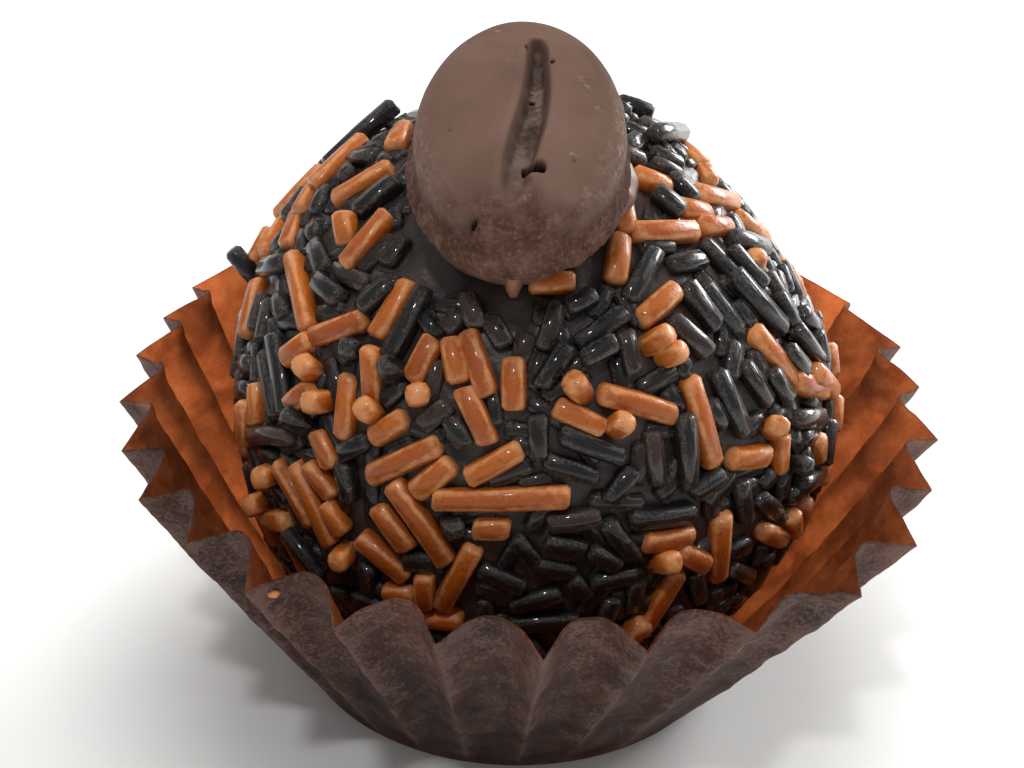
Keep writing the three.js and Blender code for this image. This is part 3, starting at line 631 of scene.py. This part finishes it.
DARK = [
    (-60, 18, 141, 3.6), (-56, 22, 135, 4.2), (-85, 16, 164, 3.4), (-74, 19, 166, 4.2),
    (-79, 4, 91, 3.8), (-59, 7, 29, 4.6), (-47, 17, 150, 1.6, 50), (112, 62, 131, 4.6),
    (74, 44, 137, 3.2), (60, 45, 104, 3.2), (65, 42, 99, 2.7), (84, 36, 126, 3.8),
    (72, 33, 88, 2.8), (61, 36, 112, 4.2), (50, 39, 104, 3.0), (43, 41, 115, 3.0),
    (83, 22, 138, 4.0), (57, 60, 99, 1.8), (71, 60, 73, 1.8), (80, 64, 100, 1.7), (69, 31, 90, 2.0),
    (64, 23, 117, 2.0), (139, 66, 147, 3.2), (-118, 52, 128, 4.8, 10), (-96, 24, 110, 2.6, 65),
    (-55, 23, 129, 3.6), (-58, 19, 133, 3.4), (-74, 20, 155, 3.0), (-69, 23, 150, 2.8),
    (-55, 10, 26, 4.2), (-39, 33, 0, 2.0, 75), (-46, 17, 130, 1.9), (-33, 17, 38, 1.9),
    (-34, 10, 108, 2.0), (-31, 7, 103, 3.0), (-29, 40, 80, 3.9), (-18, 26, 46, 1.8),
    (-13, 24, 127, 1.6), (-13, 7, 9, 1.7, 60), (-45, -10, 144, 3.0), (-28, -6, 18, 1.8),
    (-40, -16, 103, 3.2), (-4, -3, 154, 2.4), (-28, 32, 154, 1.7, 70), (5, 43, 69, 2.4),
    (17, 42, 27, 2.9), (5, 36, 54, 2.4), (15, 38, 21, 1.9), (22, 37, 92, 2.1), (38, 37, 122, 2.7),
    (44, 41, 106, 2.6), (50, 38, 103, 3.1), (59, 36, 110, 3.7), (66, 28, 105, 2.9),
    (43, 23, 103, 3.7), (51, 24, 110, 2.7), (57, 21, 112, 2.2), (30, 18, 86, 3.6),
    (24, 18, 92, 2.7), (12, 22, 155, 3.3), (8, 18, 158, 2.8), (2, 24, 92, 2.1), (25, 7, 172, 3.5),
    (43, 4, 100, 2.6), (50, 0, 134, 2.6), (65, 11, 155, 3.6), (58, 5, 146, 2.0, 65),
    (66, -3, 158, 3.4), (17, 4, 123, 2.7), (7, 4, 163, 2.0), (0, 3, 126, 1.8), (14, 1, 139, 1.8),
    (16, -4, 4, 2.3), (34, 11, 14, 2.1), (18, 10, 136, 1.9), (65, -8, 157, 3.0),
    (-65, 43, 170, 2.5), (-54, 40, 178, 2.3), (-48, 40, 67, 2.9), (-39, 43, 64, 2.0),
    (-41, 53, 84, 3.2), (-66, 58, 92, 2.6), (-61, 60, 59, 2.2), (-21, 47, 85, 3.2),
    (-33, 54, 142, 1.9), (-14, 45, 116, 1.8), (-9, 42, 155, 2.1), (-4, 46, 165, 1.9),
    (-80, 34, 35, 2.8), (-60, 31, 21, 2.4), (-71, 51, 26, 1.8), (137, 61, 38, 2.0),
    (130, 58, 43, 2.2), (106, 68, 8, 2.8), (80, 66, 95, 2.2), (73, 61, 106, 2.0),
    (53, 60, 107, 2.0), (110, 62, 132, 3.0), (32, 50, 38, 3.3), (19, 51, 105, 2.2),
    (13, 47, 21, 1.6), (58, 48, 102, 2.0), (68, 47, 135, 2.8), (75, 33, 101, 3.5),
    (82, 38, 127, 3.4), (83, 22, 138, 3.4), (71, 23, 123, 3.3), (84, 16, 122, 2.9),
    (81, 11, 120, 2.8), (100, 50, 62, 1.9), (91, 46, 86, 1.9), (29, 48, 22, 1.7), (2, -8, 20, 2.6),
    (9, -10, 150, 2.8), (34, -12, 110, 2.6), (46, -14, 140, 3.0),
]


def seeded(seed):
    """A repeatable stream of numbers from 0 to 1, by adding a constant and mixing 32 bits."""
    word, a = 0xFFFFFFFF, seed
    while True:
        a = (a + 0x6D2B79F5) & word
        t = ((a ^ (a >> 15)) * (a | 1)) & word
        t = (t ^ (t + (((t ^ (t >> 7)) * (t | 61)) & word))) & word
        yield ((t ^ (t >> 14)) & word) / 4294967296


def strand_at(n, heading, tip, length, lift=0.0):
    """A strand over the unit vector n: its middle, its direction (level turned by heading, then
    tipped out of the surface) and half the length of its middle line."""
    level = np.array([-n[1], n[0], 0])
    level /= np.linalg.norm(level)
    flat_way = level * math.cos(heading) + np.cross(n, level) * math.sin(heading)
    way = flat_way * math.cos(tip) + n * math.sin(tip)
    half = (length - STRAND_D * 2 * STRAND_CAP) / 2
    stand = abs(math.sin(tip)) * half - 0.02 * (half * math.cos(tip)) ** 2
    middle = BALL + n * (float(fudge_radius(n)) + STRAND_SUNK + lift + stand * 0.5)
    return middle, way, half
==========
## THE REQUEST
Repeat the listing exactly, from its first line to its last.

## EXPECTED OUTPUT
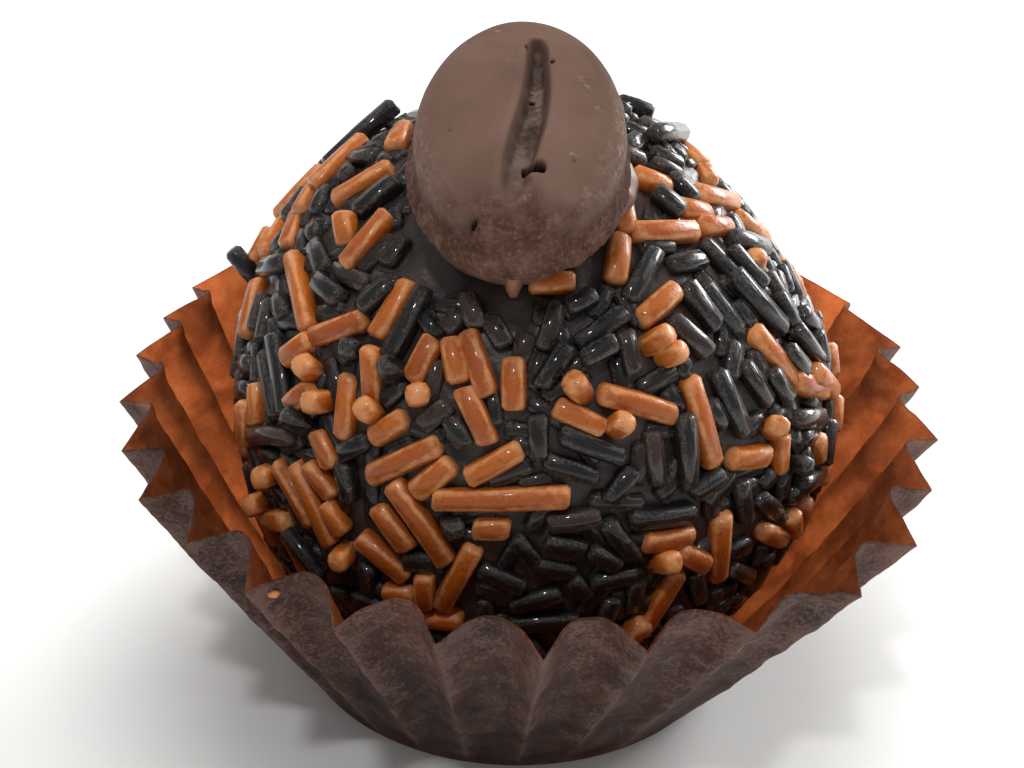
Keep writing the three.js and Blender code for this image. This is part 3, starting at line 631 of scene.py. This part finishes it.
DARK = [
    (-60, 18, 141, 3.6), (-56, 22, 135, 4.2), (-85, 16, 164, 3.4), (-74, 19, 166, 4.2),
    (-79, 4, 91, 3.8), (-59, 7, 29, 4.6), (-47, 17, 150, 1.6, 50), (112, 62, 131, 4.6),
    (74, 44, 137, 3.2), (60, 45, 104, 3.2), (65, 42, 99, 2.7), (84, 36, 126, 3.8),
    (72, 33, 88, 2.8), (61, 36, 112, 4.2), (50, 39, 104, 3.0), (43, 41, 115, 3.0),
    (83, 22, 138, 4.0), (57, 60, 99, 1.8), (71, 60, 73, 1.8), (80, 64, 100, 1.7), (69, 31, 90, 2.0),
    (64, 23, 117, 2.0), (139, 66, 147, 3.2), (-118, 52, 128, 4.8, 10), (-96, 24, 110, 2.6, 65),
    (-55, 23, 129, 3.6), (-58, 19, 133, 3.4), (-74, 20, 155, 3.0), (-69, 23, 150, 2.8),
    (-55, 10, 26, 4.2), (-39, 33, 0, 2.0, 75), (-46, 17, 130, 1.9), (-33, 17, 38, 1.9),
    (-34, 10, 108, 2.0), (-31, 7, 103, 3.0), (-29, 40, 80, 3.9), (-18, 26, 46, 1.8),
    (-13, 24, 127, 1.6), (-13, 7, 9, 1.7, 60), (-45, -10, 144, 3.0), (-28, -6, 18, 1.8),
    (-40, -16, 103, 3.2), (-4, -3, 154, 2.4), (-28, 32, 154, 1.7, 70), (5, 43, 69, 2.4),
    (17, 42, 27, 2.9), (5, 36, 54, 2.4), (15, 38, 21, 1.9), (22, 37, 92, 2.1), (38, 37, 122, 2.7),
    (44, 41, 106, 2.6), (50, 38, 103, 3.1), (59, 36, 110, 3.7), (66, 28, 105, 2.9),
    (43, 23, 103, 3.7), (51, 24, 110, 2.7), (57, 21, 112, 2.2), (30, 18, 86, 3.6),
    (24, 18, 92, 2.7), (12, 22, 155, 3.3), (8, 18, 158, 2.8), (2, 24, 92, 2.1), (25, 7, 172, 3.5),
    (43, 4, 100, 2.6), (50, 0, 134, 2.6), (65, 11, 155, 3.6), (58, 5, 146, 2.0, 65),
    (66, -3, 158, 3.4), (17, 4, 123, 2.7), (7, 4, 163, 2.0), (0, 3, 126, 1.8), (14, 1, 139, 1.8),
    (16, -4, 4, 2.3), (34, 11, 14, 2.1), (18, 10, 136, 1.9), (65, -8, 157, 3.0),
    (-65, 43, 170, 2.5), (-54, 40, 178, 2.3), (-48, 40, 67, 2.9), (-39, 43, 64, 2.0),
    (-41, 53, 84, 3.2), (-66, 58, 92, 2.6), (-61, 60, 59, 2.2), (-21, 47, 85, 3.2),
    (-33, 54, 142, 1.9), (-14, 45, 116, 1.8), (-9, 42, 155, 2.1), (-4, 46, 165, 1.9),
    (-80, 34, 35, 2.8), (-60, 31, 21, 2.4), (-71, 51, 26, 1.8), (137, 61, 38, 2.0),
    (130, 58, 43, 2.2), (106, 68, 8, 2.8), (80, 66, 95, 2.2), (73, 61, 106, 2.0),
    (53, 60, 107, 2.0), (110, 62, 132, 3.0), (32, 50, 38, 3.3), (19, 51, 105, 2.2),
    (13, 47, 21, 1.6), (58, 48, 102, 2.0), (68, 47, 135, 2.8), (75, 33, 101, 3.5),
    (82, 38, 127, 3.4), (83, 22, 138, 3.4), (71, 23, 123, 3.3), (84, 16, 122, 2.9),
    (81, 11, 120, 2.8), (100, 50, 62, 1.9), (91, 46, 86, 1.9), (29, 48, 22, 1.7), (2, -8, 20, 2.6),
    (9, -10, 150, 2.8), (34, -12, 110, 2.6), (46, -14, 140, 3.0),
]


def seeded(seed):
    """A repeatable stream of numbers from 0 to 1, by adding a constant and mixing 32 bits."""
    word, a = 0xFFFFFFFF, seed
    while True:
        a = (a + 0x6D2B79F5) & word
        t = ((a ^ (a >> 15)) * (a | 1)) & word
        t = (t ^ (t + (((t ^ (t >> 7)) * (t | 61)) & word))) & word
        yield ((t ^ (t >> 14)) & word) / 4294967296


def strand_at(n, heading, tip, length, lift=0.0):
    """A strand over the unit vector n: its middle, its direction (level turned by heading, then
    tipped out of the surface) and half the length of its middle line."""
    level = np.array([-n[1], n[0], 0])
    level /= np.linalg.norm(level)
    flat_way = level * math.cos(heading) + np.cross(n, level) * math.sin(heading)
    way = flat_way * math.cos(tip) + n * math.sin(tip)
    half = (length - STRAND_D * 2 * STRAND_CAP) / 2
    stand = abs(math.sin(tip)) * half - 0.02 * (half * math.cos(tip)) ** 2
    middle = BALL + n * (float(fudge_radius(n)) + STRAND_SUNK + lift + stand * 0.5)
    return middle, way, half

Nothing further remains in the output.